Nel 1842, appena tre anni dopo la dichiarazione di Arago, giusto il tempo necessario perché la notizia facesse il giro del globo, Edgar Poe, sempre all’avanguardia del pensiero del suo tempo, pubblica La maschera della morte rossa, nel quale, in un castello chiuso all’esterno affinché non vi penetri la peste, causa di morte, ancor più prova del nulla (un castello che è inoltre la scena di un ballo in maschera, patente figura di ciò che chiamo immagine), la peste tuttavia si manifesta sotto l’apparenza di una maschera, ovvero di una delle parti di tale composizione. Ciò che è stato estromesso s’insinua entro ciò che tentava di negarlo, ne smaschera la radicale illusione.

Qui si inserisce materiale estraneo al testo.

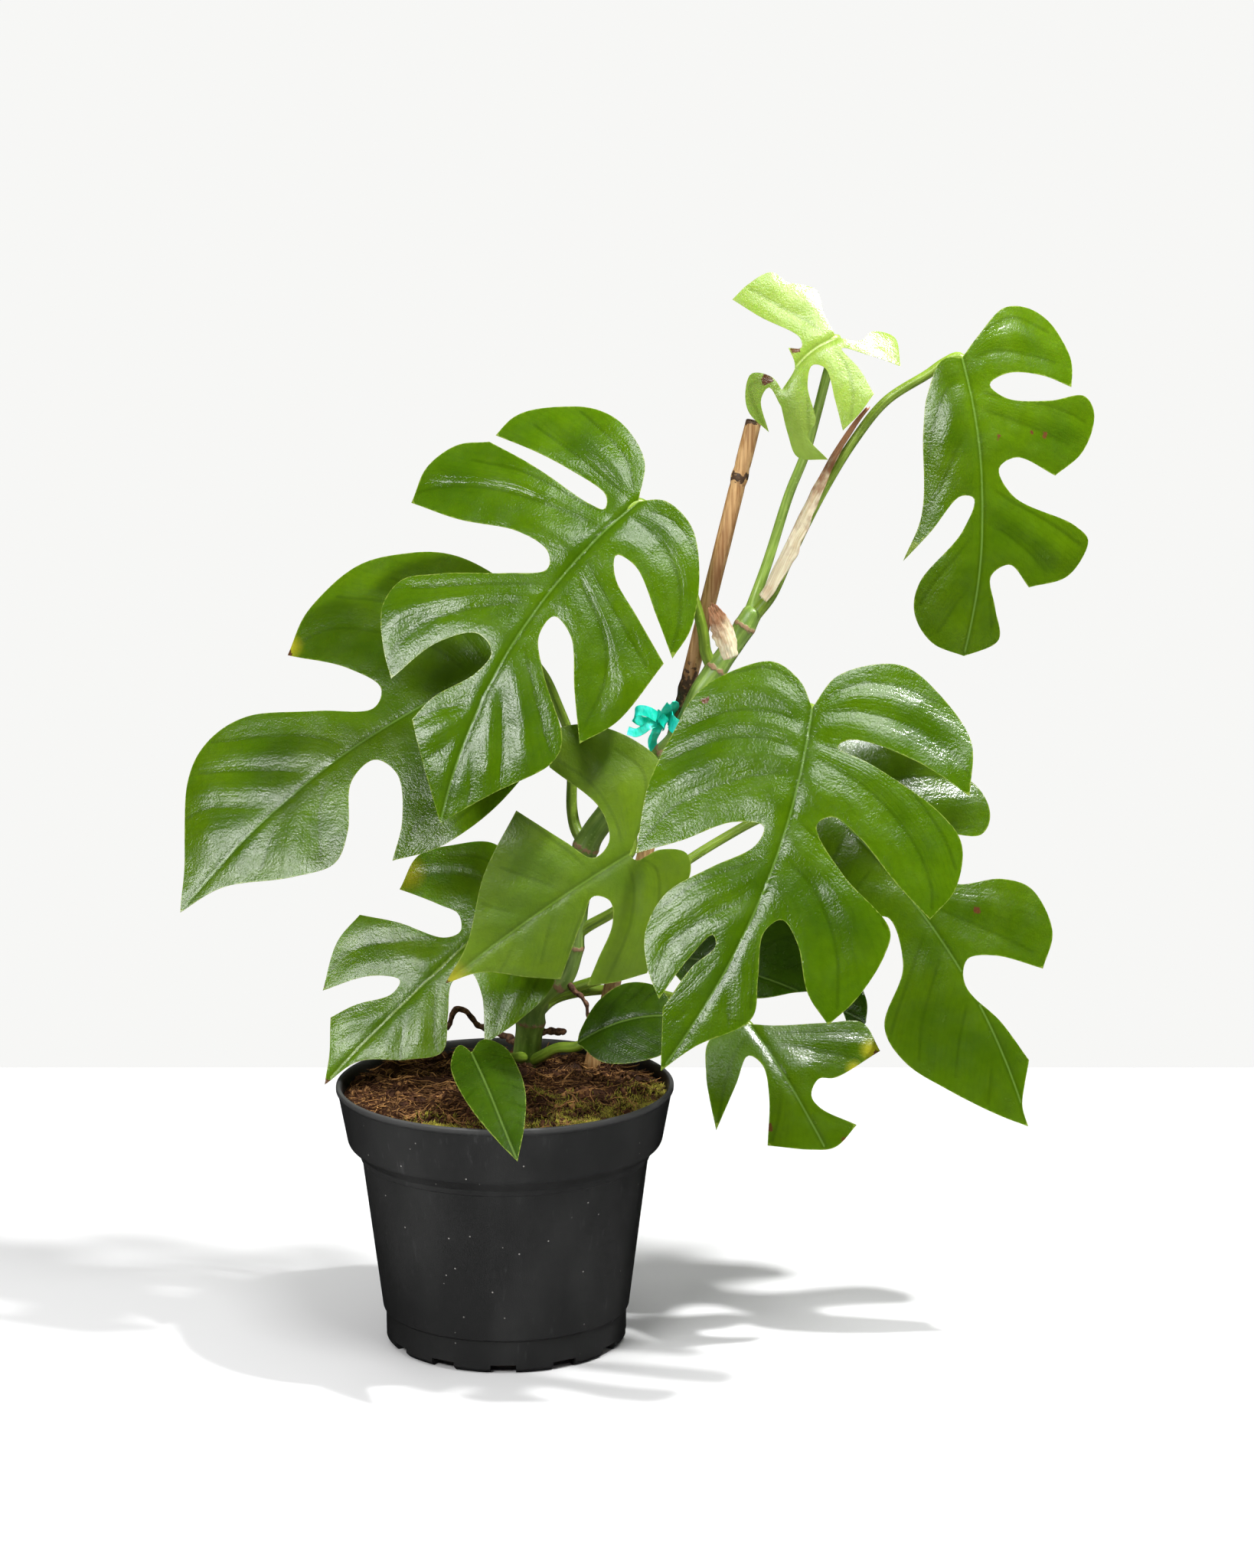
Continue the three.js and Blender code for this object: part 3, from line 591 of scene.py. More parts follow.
def pot_plastic() -> bpy.types.Material:
    """Matte charcoal moulded plastic with fine grain, rubbed smears, dust, pale specks and a painted
    highlight along the lip.

    Returns:
        The material.
    """
    s = Shader("charcoal_plastic", Specular_IOR_Level=0.42)
    smear = s.noise(34, 5, stretch=(1, 1, 0.45))
    colour = s.mix(s.span(smear, 0.35, 0.75), (0.020, 0.0202, 0.0200), (0.032, 0.0322, 0.0315))
    rubbed = s.span(s.noise(2.2, 6, stretch=(1, 1, 0.22)), 0.58, 0.72)
    scuff = s.times(rubbed, s.span(s.noise(28, 2), 0.5, 0.7))
    colour = s.mix(s.times(scuff, 0.35), colour, (0.08, 0.08, 0.08))
    dust = s.times(s.span(s.cells(6), 0.04, 0.075, 1, 0), s.span(s.noise(19, 2), 0.46, 0.54))
    colour = s.mix(s.times(dust, 0.75), colour, (0.42, 0.40, 0.37))
    # Painted highlight: the top few millimetres of the lip are lightened to stand for the light the rim
    # catches.
    lip = s.span(s.read("height"), POT_TOP - 3.4, POT_TOP - 0.6)
    colour = s.mix(s.times(lip, 0.5), colour, (0.100, 0.100, 0.098))
    grain = s.relief(s.noise(0.55, 3), 0.05)
    dents = s.relief(s.noise(15, 3, stretch=(1, 1, 0.6)), 0.25, grain)
    return s.finish(colour, s.span(smear, 0.3, 0.8, 0.44, 0.58), dents)


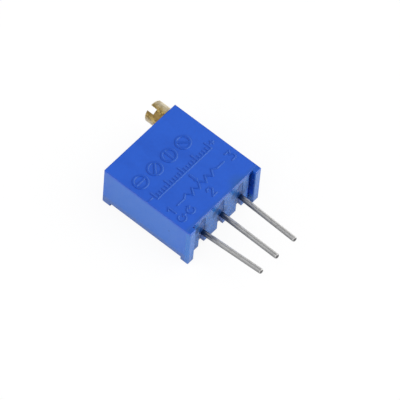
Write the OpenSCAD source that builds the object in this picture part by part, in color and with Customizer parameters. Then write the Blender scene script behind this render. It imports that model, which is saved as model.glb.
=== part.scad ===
// Multi-turn trimmer potentiometer: square sealed case, slotted adjusting screw, three pins in line.
// It lies on the feet of its back face. The pins point to -Y and the marked face is up.
// The origin is on the middle pin's axis, level with the tips of the pin side's feet.

/* [Case] */
// Width of the case, across the row of pins
case_width = 9.53; // [9.2:0.01:10.2]
// Height of the case, from the feet of the pin side to the screw side
case_height = 10.03; // [9.7:0.01:10.8]
// Depth of the case, from the back feet to the marked face
case_depth = 4.83; // [4.7:0.01:5.4]
// Thickness of the marked face's wall
front_wall = 0.48; // [0.4:0.01:0.6]
// Thickness of the two side walls
side_wall = 0.65; // [0.5:0.01:0.75]
// Thickness of the wall that the pins pass through
pin_wall = 0.4; // [0.35:0.01:0.5]
// Thickness of the screw side's wall over the back cavity
end_wall = 0.7; // [0.6:0.01:0.9]
// Radius of the case's outer edges
edge_round = 0.08; // [0.06:0.01:0.2]

/* [Feet] */
// Height of the pin side's feet, which hold the case off the board
pin_foot_high = 0.45; // [0.35:0.01:0.6]
// Width of each foot
foot_wide = 0.715; // [0.6:0.005:0.85]
// Height of the back feet
back_foot_high = 0.45; // [0.35:0.01:0.55]
// Length of each back foot, along the side wall
back_foot_long = 0.9; // [0.7:0.01:1.1]
// Radius of the back feet's outer corners
foot_round = 0.26; // [0.2:0.01:0.44]
// Width of the relief groove beside each foot
relief_wide = 0.33; // [0.24:0.01:0.4]
// Depth of the relief groove, from the pin side
relief_deep = 0.8; // [0.5:0.01:0.95]

/* [Pins] */
// Diameter of a terminal pin
pin_thick = 0.51; // [0.45:0.01:0.56]
// Distance between neighbouring pins
pin_pitch = 2.54; // [2.5:0.01:2.6]
// Height of the pins' axes over the plane of the back feet
pin_height = 2.41; // [2.35:0.01:2.5]
// Length of a pin beyond the pin side's feet
pin_reach = 6.15; // [5:0.01:7]
// Length of the bevel at a pin's tip
pin_bevel = 0.09; // [0.05:0.01:0.15]
// Sideways lean of the first pin, in degrees
lean_first = 3.1; // [-4:0.1:4]
// Sideways lean of the second pin, in degrees
lean_second = -0.6; // [-4:0.1:4]
// Sideways lean of the third pin, in degrees
lean_third = -1.8; // [-4:0.1:4]
// Width of the slot in the case wall at each pin
pin_slot_wide = 0.75; // [0.65:0.01:0.9]
// Distance from the marked face down to the top of each slot
pin_slot_drop = 0.45; // [0.35:0.01:0.6]

/* [Adjusting screw] */
// Distance from the screw's axis to the nearer side of the case
screw_inset = 1.185; // [1.15:0.005:1.3]
// Distance from the screw's axis to the marked face
screw_drop = 1.21; // [1.18:0.01:1.3]
// Diameter of the screw's head
head_thick = 2.19; // [2:0.01:2.3]
// Distance from the case to the top of the head
head_reach = 1.6; // [1.2:0.01:1.8]
// Bevel round the top of the head
head_bevel = 0.12; // [0.05:0.01:0.2]
// Width of the driver slot
slot_wide = 0.56; // [0.45:0.01:0.7]
// Depth of the driver slot
slot_deep = 0.74; // [0.5:0.01:0.8]
// Lean of the driver slot away from the marked face's normal, in degrees
slot_turn = 28; // [0:1:90]
// Diameter of the shaft in the case's bore
shaft_thick = 1.52; // [1.44:0.01:1.56]
// Radial clearance of every running fit
run_gap = 0.04; // [0.03:0.005:0.06]

/* [Worm drive] */
// Number of teeth on the worm wheel, one tooth for each turn of the screw
tooth_count = 30; // [28:1:31]
// Pitch of the worm
worm_pitch = 0.65; // [0.61:0.01:0.67]
// Outer diameter of the worm
worm_thick = 1.4; // [1.36:0.01:1.42]
// Diameter of the worm's core and of the inner journal
core_thick = 0.84; // [0.8:0.01:0.88]
// Number of turns on the worm
worm_turns = 5; // [4:1:5]
// Flank angle of the worm and of the wheel's teeth, in degrees
flank_angle = 20; // [15:1:22]
// Play between tooth and thread, along the worm
mesh_play = 0.1; // [0.08:0.01:0.14]
// Width of the wheel's toothed rim
rim_wide = 0.8; // [0.6:0.01:0.9]
// Height of the wheel's underside over the back feet
wheel_low = 3; // [2.95:0.01:3.05]

/* [Element] */
// Thickness of the ceramic plate
plate_thick = 0.635; // [0.5:0.005:0.7]
// Thickness of the printed films
film_thick = 0.03; // [0.025:0.005:0.04]
// Middle radius of the resistive track
track_radius = 2.3; // [2.2:0.01:2.35]
// Width of the resistive track
track_wide = 0.7; // [0.6:0.01:0.75]
// Half of the gap between the ends of the track, in degrees
track_gap = 22; // [20:1:24]

/* [Wiper] */
// Thickness of the contact spring
spring_thick = 0.1; // [0.08:0.01:0.12]
// Number of fingers on each arm
finger_count = 4; // [3:1:4]
// Width of one finger
finger_wide = 0.14; // [0.12:0.01:0.15]

/* [Marking] */
// Height of the raised marks over the marked face
mark_high = 0.06; // [0.04:0.01:0.09]
// Width of the large marks' strokes
mark_bold = 0.2; // [0.16:0.01:0.24]
// Width of the small marks' strokes
mark_fine = 0.13; // [0.1:0.01:0.16]
// Outer radius of the large screw-head marks
mark_radius = 0.76; // [0.7:0.01:0.8]

/* [Hidden] */
$fn = 48;

half = 0.5;
quarter = 90;
full = 360;
over = 1;
touch = 0.01;
sides = [-1, 1];
half_wide = case_width * half;
pin_places = [-pin_pitch, 0, pin_pitch];
pin_leans = [lean_first, lean_second, lean_third];
pin_radius = pin_thick * half;

// Planes of the case, from the feet of the pin side and from the back feet
seal_sunk = 0.05;
seal_face = back_foot_high + seal_sunk;
front_in = case_depth - front_wall;
plate_top = pin_height - pin_radius - film_thick;
plate_low = plate_top - plate_thick;
film_top = plate_top + film_thick;
plate_gap = 0.06;
pin_wall_in = pin_foot_high + pin_wall;
dam_thick = 0.65;
dam_past_pin = 0.9;
dam_in = pin_wall_in + dam_thick;
dam_half = pin_pitch + dam_past_pin;
bay_deep = 1.25;
bay_past_pin = 0.65;
bay_roof_gap = 0.05;
bay_in = dam_in + bay_deep;
bay_top = wheel_low - bay_roof_gap;
bay_half = pin_pitch + bay_past_pin;
room_half = half_wide - side_wall;
room_end = case_height - end_wall;
foot_in = half_wide - foot_wide;
relief_to_back = 0.15;
relief_to_front = 0.26;
relief_low = back_foot_high + relief_to_back;
relief_top = case_depth - relief_to_front;
relief_half = relief_wide * half;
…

E con quali conseguenze, sin da subito! Poiché colui che guarda la fotografia come a queste condizioni gli è dato di farlo, che cosa diventa? Come ciascuno di noi non è altro che una rete d’immagini, lo è sin nel più intimo della sua coscienza di sé. E se una di queste immagini si decostruisce, non è forse evidente che tutte le altre si smaglieranno con essa? Colui che guarda si svuota di sé, letteralmente, quando si lascia andare a scrutare il casuale nell’immagine, non può più percepire in sé che questo vuoto, ovvero non la notte nel senso positivo e pieno dell’esperienza mistica, il cui nada è un incremento d’essere, ma le cose dell’esistere quotidiano ormai private di senso, divenute ognuna puro enigma, pura esteriorità risucchiata nel centro crollato dell’interno del qui. E dentro questo spazio del sé svuotato di senso, come potrà apparire a se stesso, se non come uno straniero, uno spettro senza alcun senso, alcuna volontà, alcun essere: un altro da sé che lo spossessa di sé?